The Photo-Excitation Method.
A recently reported development is a high energy photo excitation method as described in Azuma et al. U.S. Pat. No. 4,495,218. This method uses ultraviolet radiation as an energy source for pyrolysis of a polysilane, alone to produce an Si film, with O.sub.2 or an oxygen-containing reactive gas to produce an SiO.sub.2 film, or with ammonia to produce Si.sub.3 N.sub.4. While the reaction temperature is reported to be in the range of 20.degree.-300.degree. C., the process has the disadvantage of requiring the presence of a small vessel of mercury heated to 30.degree.-40.degree. C. The UV light source disclosed in the examples was either a low pressure mercury lamp or an excimer laser (KrF, 249 nm). In the case of preparing Si.sub.3 N.sub.4 by the reaction of disilane with ammonia, the film forming rate was 150 Angstroms/min.
Another example of laser-induced photochemical process is shown in U.S. Pat.
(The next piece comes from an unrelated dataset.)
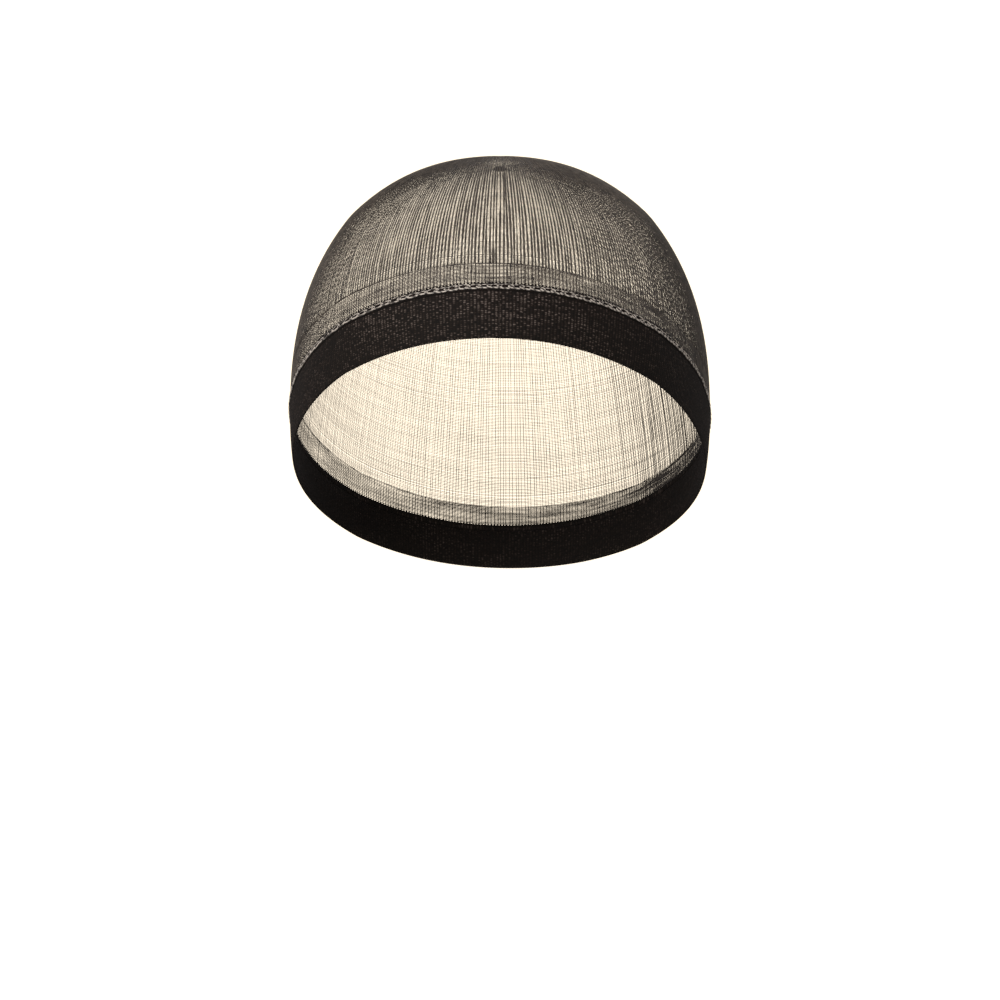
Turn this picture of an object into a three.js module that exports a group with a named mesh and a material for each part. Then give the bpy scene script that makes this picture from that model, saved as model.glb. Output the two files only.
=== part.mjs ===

No. 4,227,907 of Merritt, wherein a silicon optical fiber, freshly drawn at about 2000.degree. C., is immediately hermetically sealed by cladding with Si.sub.3 N.sub.4 by passing the freshly drawn fiber through a chamber having a controlled atmosphere of SiX.sub.4 and NX.sub.3, wherein X is H and/or F, irradiated with a CO.sub.2 laser.
In related U.S. Pat. No. 4,270,997, Merritt also discloses the preparation of bulk powdered Si.sub.3 N.sub.4 at room temperature by reaction of SiH.sub.4 plus NF.sub.3 by the laser photochemical technique.
Other References.
Nitrogen trifluoride has also been used as a source of nitrogen for preparing nitrogen-doped silica glass as disclosed in Edahiro et al. U.S. Pat. No. 4,402,720 (col. 4, lines 28-34).
Accordingly, there is a great need in the art for a low temperature thermal CVD process that does not have the disadvantages of the high temperature process or the high energy plasma and photo-excitation processes.